In 2014, the United States and Iran began unofficial limited cooperation in the fight against the terrorist organization Islamic State in Iraq and the Levant (ISIL).

2006 sanctions against Iranian institutions 

Pushing for international sanctions against Iran because of its nuclear program, the United States accused Iran of providing logistical and financial support to Shi'a militias in Iraq. Iran denied this claim. The American government imposed sanctions on an Iranian bank on September 8, 2006, barring it from direct or indirect dealings with American financial institutions. The move against Bank Saderat Iran was announced by the undersecretary for treasury, who accused the bank of transferring funds for terrorist groups, including $50,000,000 to Hezbollah. While Iranian financial institutions are barred from directly accessing the American financial system, they are permitted to do so indirectly through banks in other countries. He said the United States government would also persuade European financial institutions not to deal with Iran.

2007 US raids Iran Consulate General 
In 2007, US forces raided the Iranian Consulate General located in Erbil, Iraq and arrested five staff members. It was said that American forces landed their helicopters around the building, broke through the consulate's gate, disarmed the guards, confiscated documents, arrested five staff members, and left for an undisclosed location. People living in the neighborhood were told they could not leave their homes. Three people who left their homes were arrested, and a wife of one of these men confirmed her husband's arrest.

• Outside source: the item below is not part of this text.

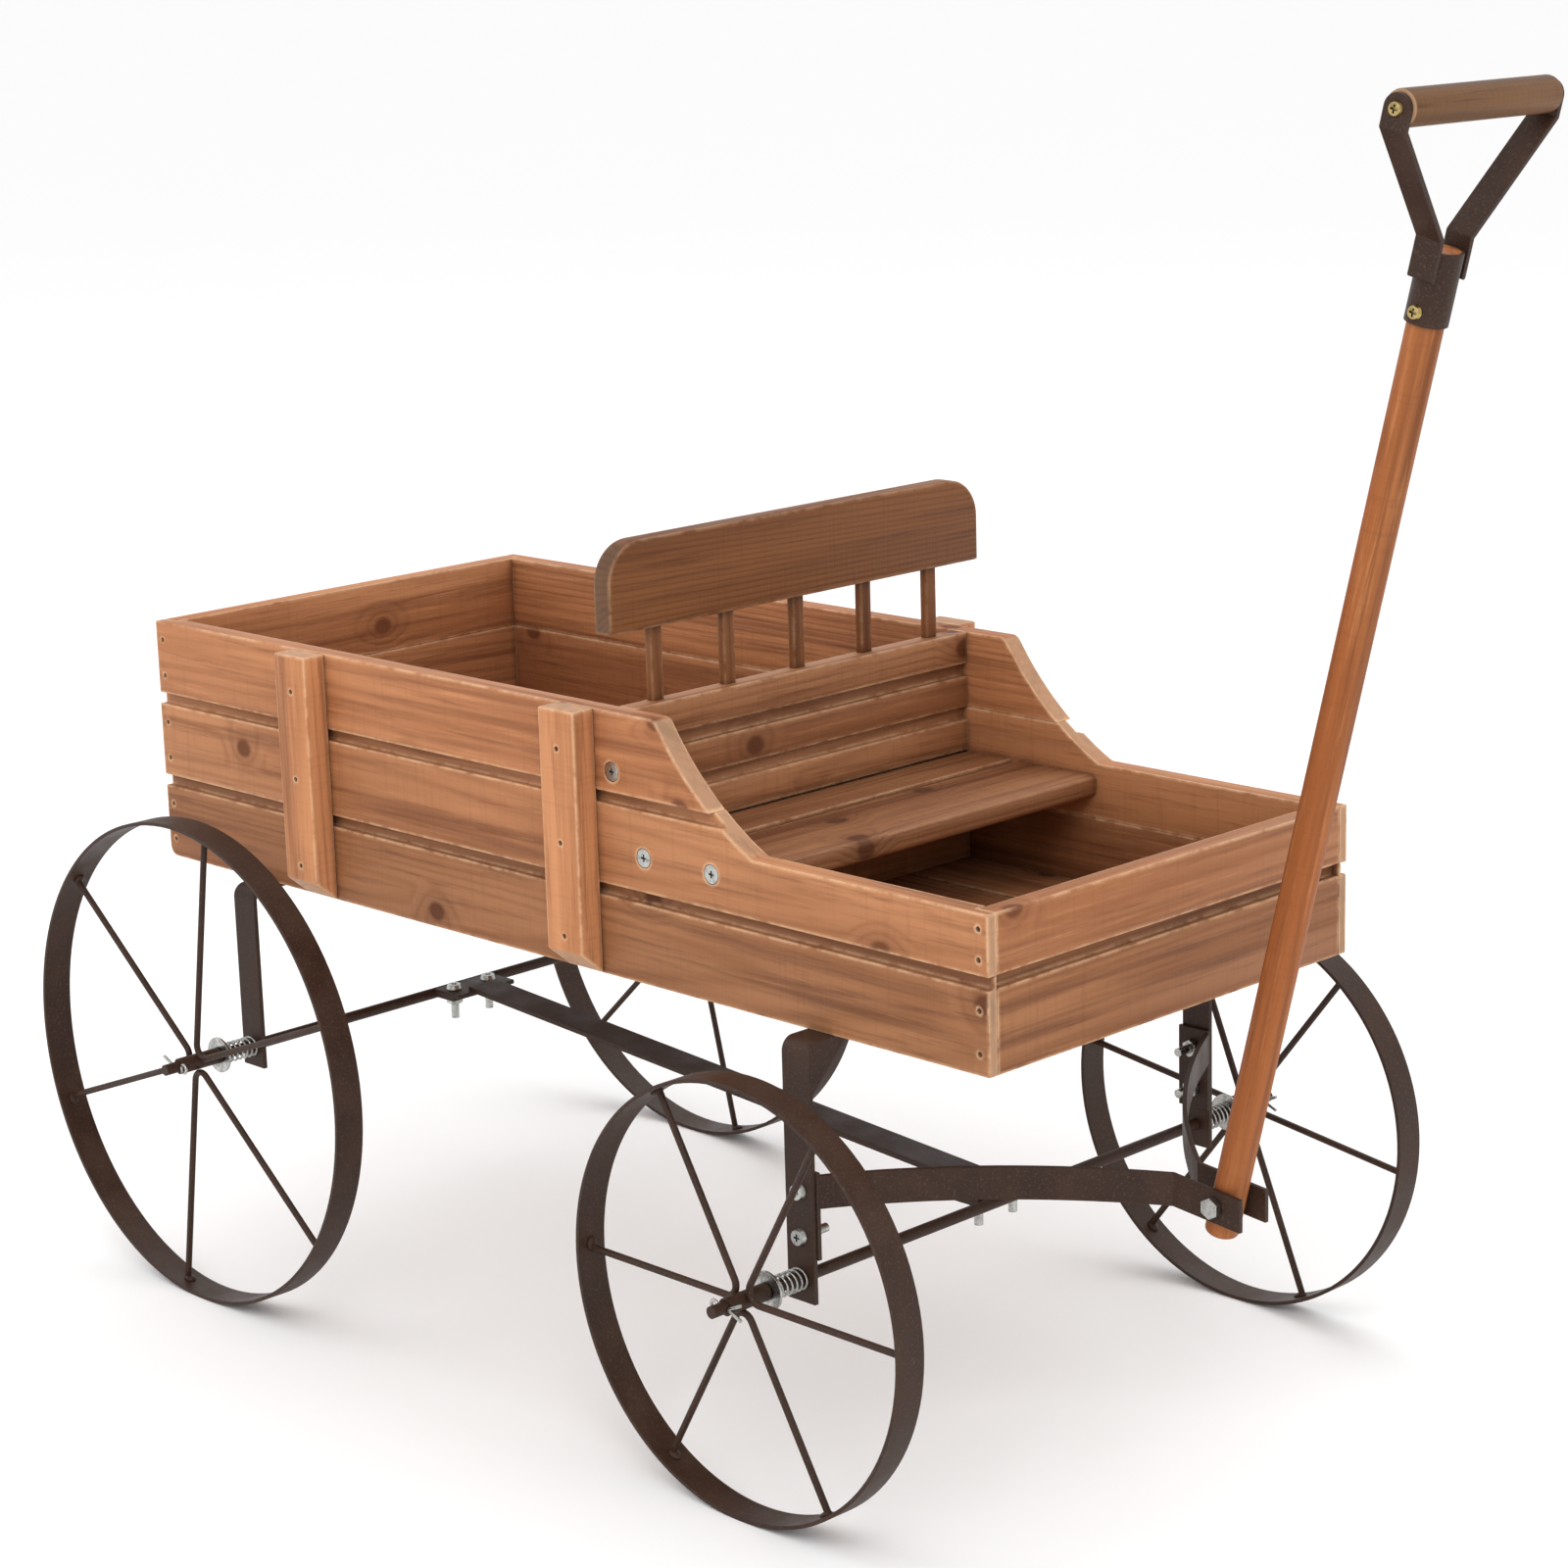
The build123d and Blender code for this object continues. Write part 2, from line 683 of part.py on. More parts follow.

Russian Minister of Foreign Affairs Mikhail Kamynin said that the raid was an unacceptable violation of the Vienna Convention on Consular Relations. The Kurdistan Regional Government also expressed their disapproval.

At a hearing in Iraq on January 11, 2007, United States Senator Joseph Biden, chairman of the Senate Foreign Relations Committee, told Rice that the Bush Administration did not have the authority to send American troops on cross-border raids. Biden said, "I believe the present authorization granted the president to use force in Iraq does not cover that, and he does need congressional authority to do that. I just want to set that marker". Biden sent a follow-up letter to the White House asking for an explanation on the matter.

The same day, Iran's foreign ministry sent a letter to Iraq's foreign ministry, asking Iraq to stop the United States from interfering with Iran–Iraq relations. The official said, "We expect the Iraqi government to take immediate measures to set the aforesaid individuals free and to condemn the US troopers for the measure. Following up on the case and releasing the arrestees is a responsibility of primarily the Iraqi government and then the local government and officials of the Iraqi Kurdistan".

On November 9, American forces released two Iranian diplomats after 305 days, as well as seven other Iranian citizens. The officials were captured in the raid, and the others had been picked up in different parts of the country and held for periods ranging from three months to three years. American officials said, "The release followed a careful review of individual records to determine if they posed a security threat to Iraq, and if their detention was of continued intelligence value". American forces still hold 11 Iranian diplomats and citizens.

2008 naval dispute 

In January 2008, American officials accused Iran of harassing and provoking their naval vessels in the Strait of Hormuz, but Iran denied the claim. The United States presented audio and video footage of the incident, which included threats made to the Americans. Iranians have told The Washington Post that the accent in the recording does not sound Iranian. Iran has accused the United States of creating a "media fuss" and has released its own abridged video recording of the incident, which does not contain threats. There has been significant confusion as to the source of the threatening radio transmissions. According to the newspaper Navy Times, the incident could have been caused by a locally famous heckler known as the "Filipino Monkey".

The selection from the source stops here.